DATASET ROWS:
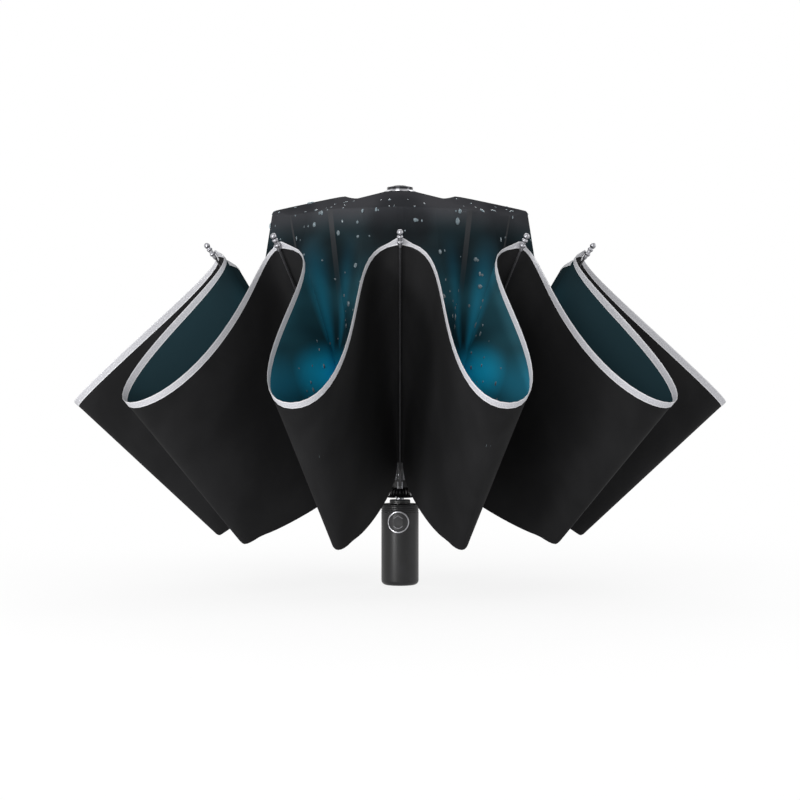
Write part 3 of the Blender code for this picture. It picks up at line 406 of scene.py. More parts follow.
def drawn_metal(name, pale, dark, roughness, pitch, stretch=(1.0, 1.0, 1.0), metallic=1.0):
    """Metal with fine lines left by brushing or drawing. Stretch scales the pattern along X, Y
    and Z, so that the lines run where it is small. Paint over metal is not metallic."""
    finish, add, shader = new_finish(name)
    place = add("TexCoord", out=3)
    lined = add("Mapping", {"Vector": place, "Scale": stretch})
    lines = add("TexNoise", {"Vector": lined, "Scale": 1 / pitch, "Detail": 3.0, "Roughness": 0.6})
    shade = add("MapRange", {"Value": lines, "From Min": 0.35, "From Max": 0.65})
    base = add("Mix", {0: shade, 6: dark, 7: pale}, **COLOURED)
    rough = add("MapRange", {"Value": lines, "To Min": roughness - LINES_DULLER,
        "To Max": roughness + LINES_DULLER})
    bump = add("Bump", {"Height": lines, "Strength": 0.2, "Distance": 0.00003})
    fill(shader, {"Base Color": base, "Roughness": rough, "Normal": bump, "Metallic": metallic})
    return finish


def curved_like_grip(piece, radius, operation="INTERSECT"):
    """Keep only what lies inside, or outside, a cylinder of about the grip's width."""
    join_shape(piece, cylinder(4 * GRIP_SIDES, radius, 2 * GRIP_TOP, BUTTON_HEIGHT), operation)


inside = RING_RADIUS - RING_WIDTH
ring_piece = turned("button_rim", [(inside, RING_FOOT), (RING_RADIUS, RING_FOOT),
    (RING_RADIUS, HOLE_OVERRUN), (inside, HOLE_OVERRUN), (inside, RING_FOOT)], BUTTON_SIDES)
face_out(ring_piece, BUTTON_AZIMUTH, BUTTON_HEIGHT)
curved_like_grip(ring_piece, GRIP_RADIUS + RING_PROUD)
soften(ring_piece, EDGE_BREAK)
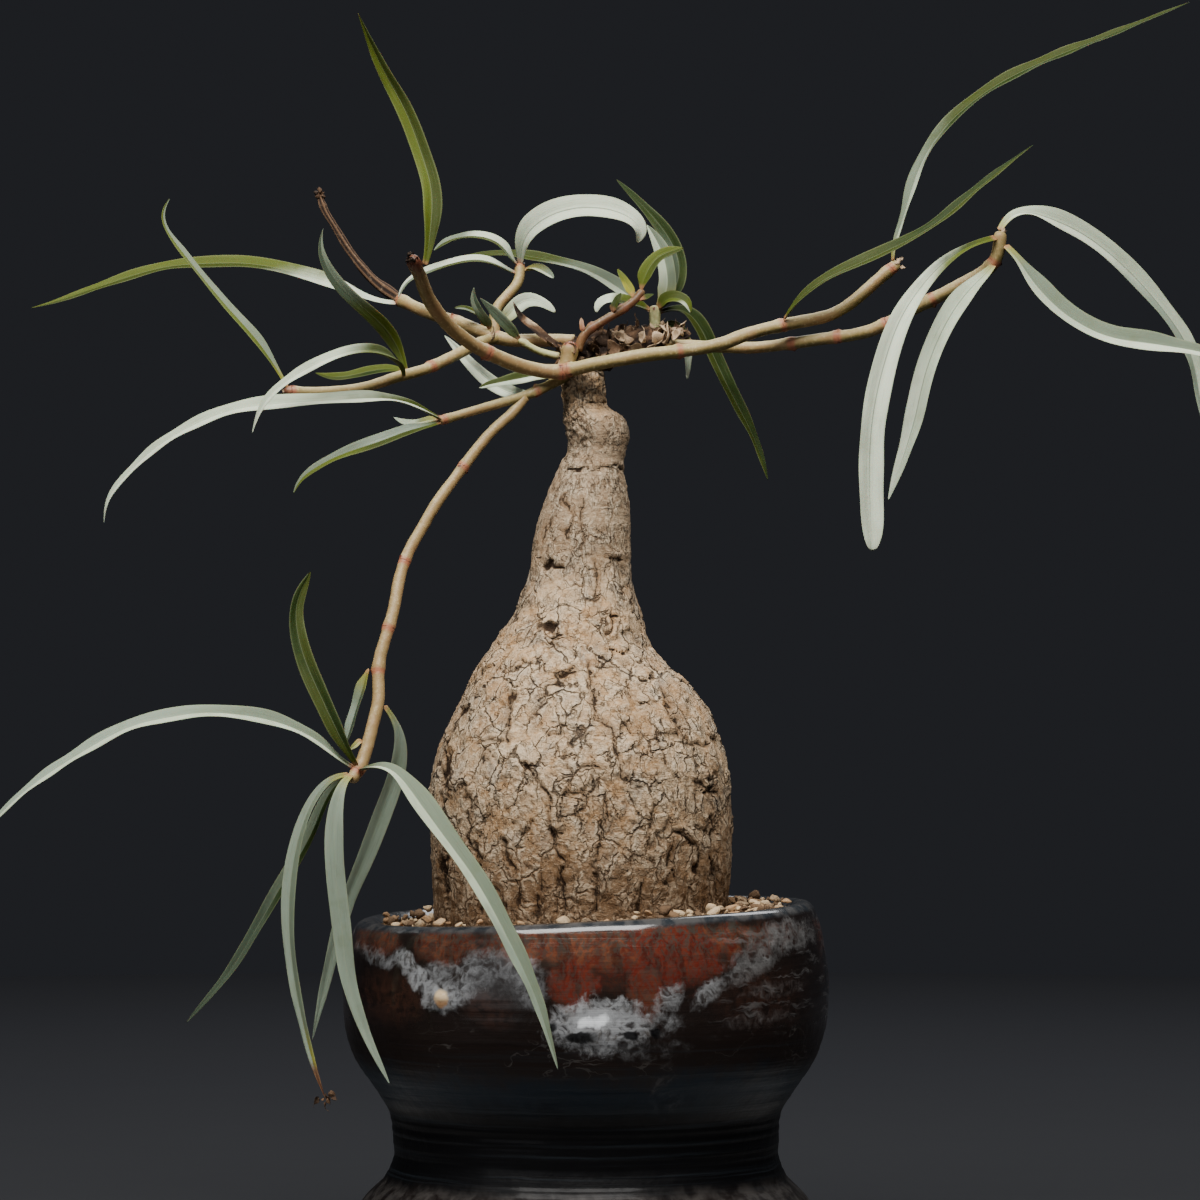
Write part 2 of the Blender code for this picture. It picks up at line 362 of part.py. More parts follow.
def stem_radii(stem, line):
    """The radius at each point of a stem's line: an even taper with a swelling at each joint."""
    along = np.concatenate([[0], np.cumsum(np.linalg.norm(np.diff(line, axis=0), axis=1))])
    radii = np.interp(along, [0, along[-1]], [stem.base, stem.tip])
    for joint in stem.joints:
        radii *= 1 + JOINT_SWELL * np.exp(-(((along - joint * along[-1]) / JOINT_REACH) ** 2))
    return radii


def finish(name):
    colour, roughness = FINISHES[name]
    material = bpy.data.materials.get(name)
    if material is None:
        material = bpy.data.materials.new(name)
        material.use_nodes = True
        shader = material.node_tree.nodes["Principled BSDF"]
        shader.inputs["Base Color"].default_value = (*colour, 1)
        shader.inputs["Roughness"].default_value = roughness
    return material


def add_object(name, data, finish_name):
    obj = bpy.data.objects.new(name, data)
    data.materials.clear()
    data.materials.append(finish(finish_name))
    PLANT.objects.link(obj)
    return obj


def mesh_object(name, bm, finish_name):
    """An object from a bmesh in millimetres, which is freed."""
    bmesh.ops.scale(bm, vec=(MM, MM, MM), verts=bm.verts)
    mesh = bpy.data.meshes.new(name)
    bm.to_mesh(mesh)
    bm.free()
    return add_object(name, mesh, finish_name)


def made_real(obj):
    """Turns an object's evaluated shape into a plain welded mesh object of the same name."""
    graph = bpy.context.evaluated_depsgraph_get()
    mesh = bpy.data.meshes.new_from_object(obj.evaluated_get(graph))
    bm = bmesh.new()
    bm.from_mesh(mesh)
    bmesh.ops.remove_doubles(bm, verts=bm.verts, dist=1e-6)
    bm.to_mesh(mesh)
    bm.free()
    name = obj.name
    obj.name = name + "_source"
    real = bpy.data.objects.new(name, mesh)
    PLANT.objects.link(real)
    bpy.data.objects.remove(obj)
    return real


def drop_scraps(mesh):
    """Keeps the largest of a mesh's separate pieces."""
    bm = bmesh.new()
    bm.from_mesh(mesh)
    left = set(bm.verts)
    pieces = []
    while left:
        piece = {left.pop()}
        newest = piece
        while newest:
            newest = {other for v in newest for e in v.link_edges for other in e.verts} & left
            left -= newest
            piece = piece | newest
        pieces.append(piece)
    pieces.sort(key=len)
    bmesh.ops.delete(bm, geom=[v for piece in pieces[:-1] for v in piece], context="VERTS")
    bm.to_mesh(mesh)
    bm.free()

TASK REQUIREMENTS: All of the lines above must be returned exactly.

ANSWER FOR THE TASK:
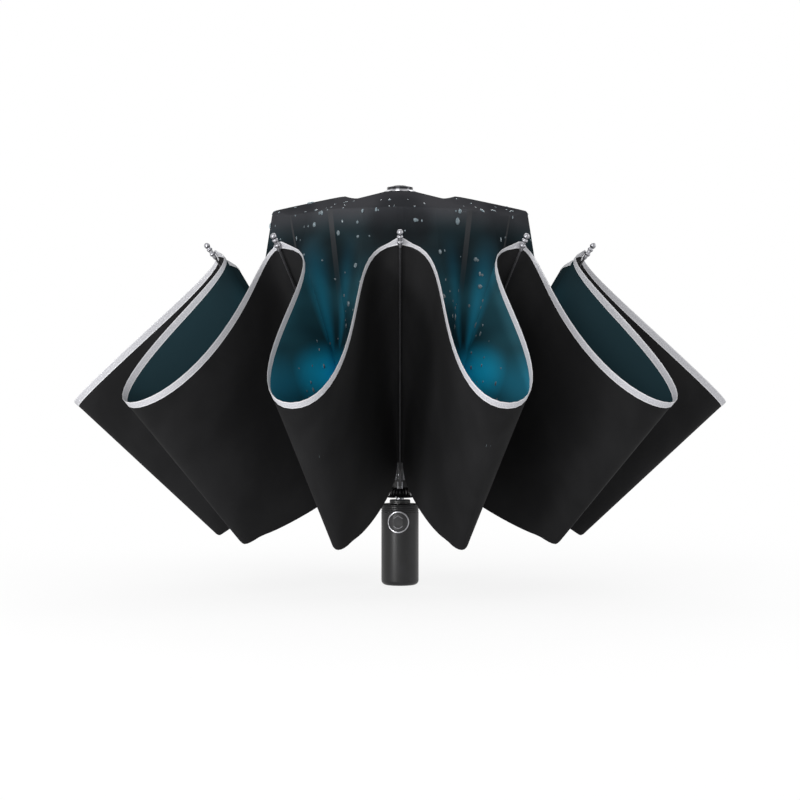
Write part 3 of the Blender code for this picture. It picks up at line 406 of scene.py. More parts follow.
def drawn_metal(name, pale, dark, roughness, pitch, stretch=(1.0, 1.0, 1.0), metallic=1.0):
    """Metal with fine lines left by brushing or drawing. Stretch scales the pattern along X, Y
    and Z, so that the lines run where it is small. Paint over metal is not metallic."""
    finish, add, shader = new_finish(name)
    place = add("TexCoord", out=3)
    lined = add("Mapping", {"Vector": place, "Scale": stretch})
    lines = add("TexNoise", {"Vector": lined, "Scale": 1 / pitch, "Detail": 3.0, "Roughness": 0.6})
    shade = add("MapRange", {"Value": lines, "From Min": 0.35, "From Max": 0.65})
    base = add("Mix", {0: shade, 6: dark, 7: pale}, **COLOURED)
    rough = add("MapRange", {"Value": lines, "To Min": roughness - LINES_DULLER,
        "To Max": roughness + LINES_DULLER})
    bump = add("Bump", {"Height": lines, "Strength": 0.2, "Distance": 0.00003})
    fill(shader, {"Base Color": base, "Roughness": rough, "Normal": bump, "Metallic": metallic})
    return finish


def curved_like_grip(piece, radius, operation="INTERSECT"):
    """Keep only what lies inside, or outside, a cylinder of about the grip's width."""
    join_shape(piece, cylinder(4 * GRIP_SIDES, radius, 2 * GRIP_TOP, BUTTON_HEIGHT), operation)


inside = RING_RADIUS - RING_WIDTH
ring_piece = turned("button_rim", [(inside, RING_FOOT), (RING_RADIUS, RING_FOOT),
    (RING_RADIUS, HOLE_OVERRUN), (inside, HOLE_OVERRUN), (inside, RING_FOOT)], BUTTON_SIDES)
face_out(ring_piece, BUTTON_AZIMUTH, BUTTON_HEIGHT)
curved_like_grip(ring_piece, GRIP_RADIUS + RING_PROUD)
soften(ring_piece, EDGE_BREAK)
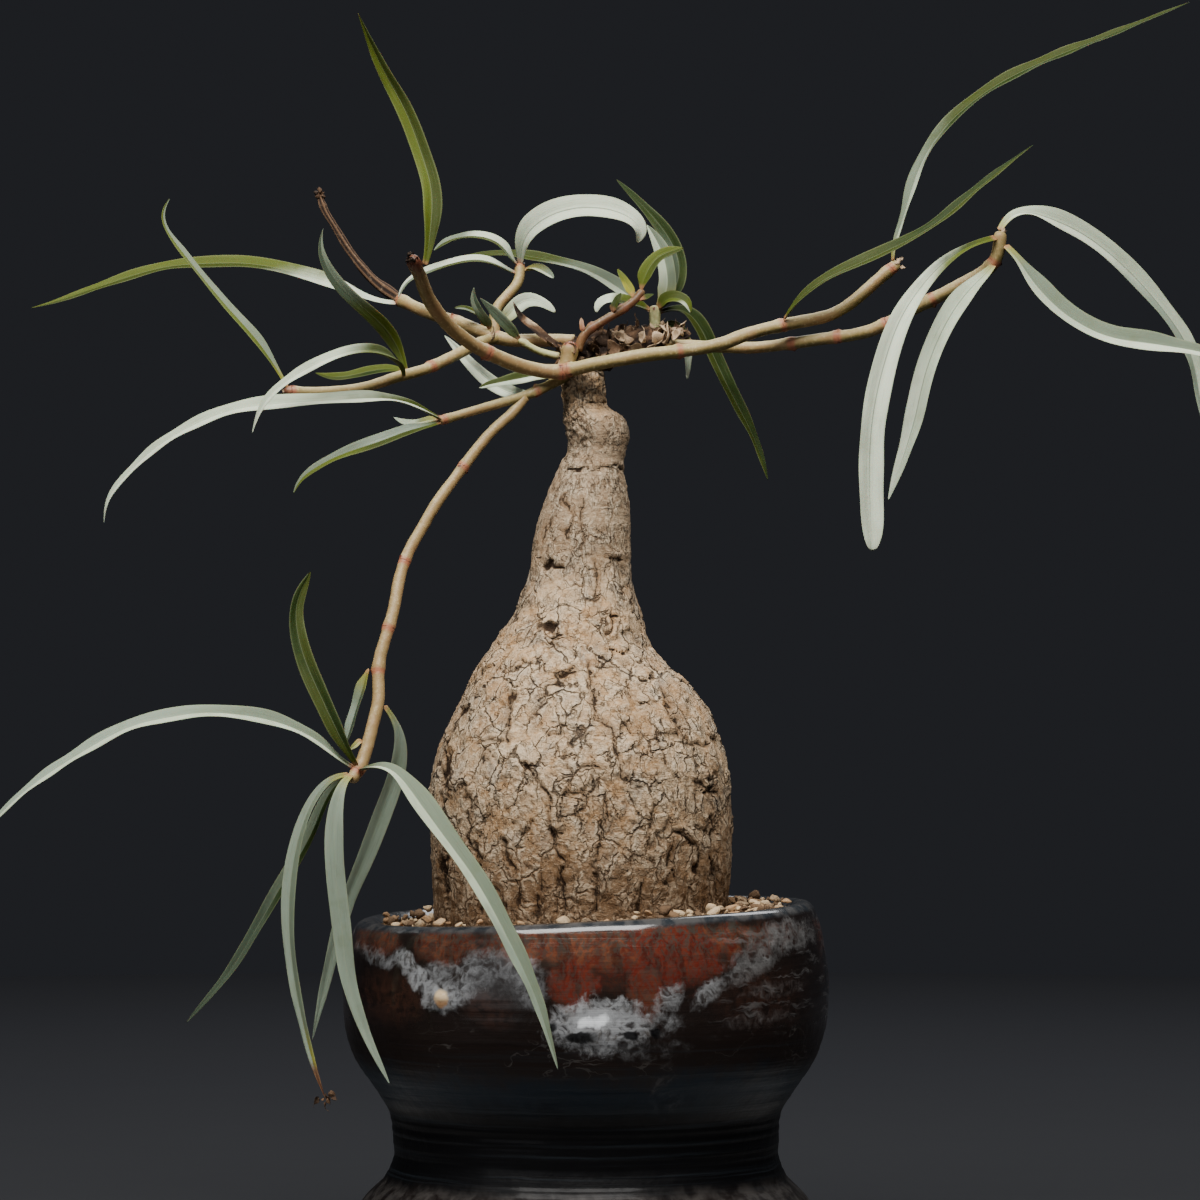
Write part 2 of the Blender code for this picture. It picks up at line 362 of part.py. More parts follow.
def stem_radii(stem, line):
    """The radius at each point of a stem's line: an even taper with a swelling at each joint."""
    along = np.concatenate([[0], np.cumsum(np.linalg.norm(np.diff(line, axis=0), axis=1))])
    radii = np.interp(along, [0, along[-1]], [stem.base, stem.tip])
    for joint in stem.joints:
        radii *= 1 + JOINT_SWELL * np.exp(-(((along - joint * along[-1]) / JOINT_REACH) ** 2))
    return radii


def finish(name):
    colour, roughness = FINISHES[name]
    material = bpy.data.materials.get(name)
    if material is None:
        material = bpy.data.materials.new(name)
        material.use_nodes = True
        shader = material.node_tree.nodes["Principled BSDF"]
        shader.inputs["Base Color"].default_value = (*colour, 1)
        shader.inputs["Roughness"].default_value = roughness
    return material


def add_object(name, data, finish_name):
    obj = bpy.data.objects.new(name, data)
    data.materials.clear()
    data.materials.append(finish(finish_name))
    PLANT.objects.link(obj)
    return obj


def mesh_object(name, bm, finish_name):
    """An object from a bmesh in millimetres, which is freed."""
    bmesh.ops.scale(bm, vec=(MM, MM, MM), verts=bm.verts)
    mesh = bpy.data.meshes.new(name)
    bm.to_mesh(mesh)
    bm.free()
    return add_object(name, mesh, finish_name)


def made_real(obj):
    """Turns an object's evaluated shape into a plain welded mesh object of the same name."""
    graph = bpy.context.evaluated_depsgraph_get()
    mesh = bpy.data.meshes.new_from_object(obj.evaluated_get(graph))
    bm = bmesh.new()
    bm.from_mesh(mesh)
    bmesh.ops.remove_doubles(bm, verts=bm.verts, dist=1e-6)
    bm.to_mesh(mesh)
    bm.free()
    name = obj.name
    obj.name = name + "_source"
    real = bpy.data.objects.new(name, mesh)
    PLANT.objects.link(real)
    bpy.data.objects.remove(obj)
    return real


def drop_scraps(mesh):
    """Keeps the largest of a mesh's separate pieces."""
    bm = bmesh.new()
    bm.from_mesh(mesh)
    left = set(bm.verts)
    pieces = []
    while left:
        piece = {left.pop()}
        newest = piece
        while newest:
            newest = {other for v in newest for e in v.link_edges for other in e.verts} & left
            left -= newest
            piece = piece | newest
        pieces.append(piece)
    pieces.sort(key=len)
    bmesh.ops.delete(bm, geom=[v for piece in pieces[:-1] for v in piece], context="VERTS")
    bm.to_mesh(mesh)
    bm.free()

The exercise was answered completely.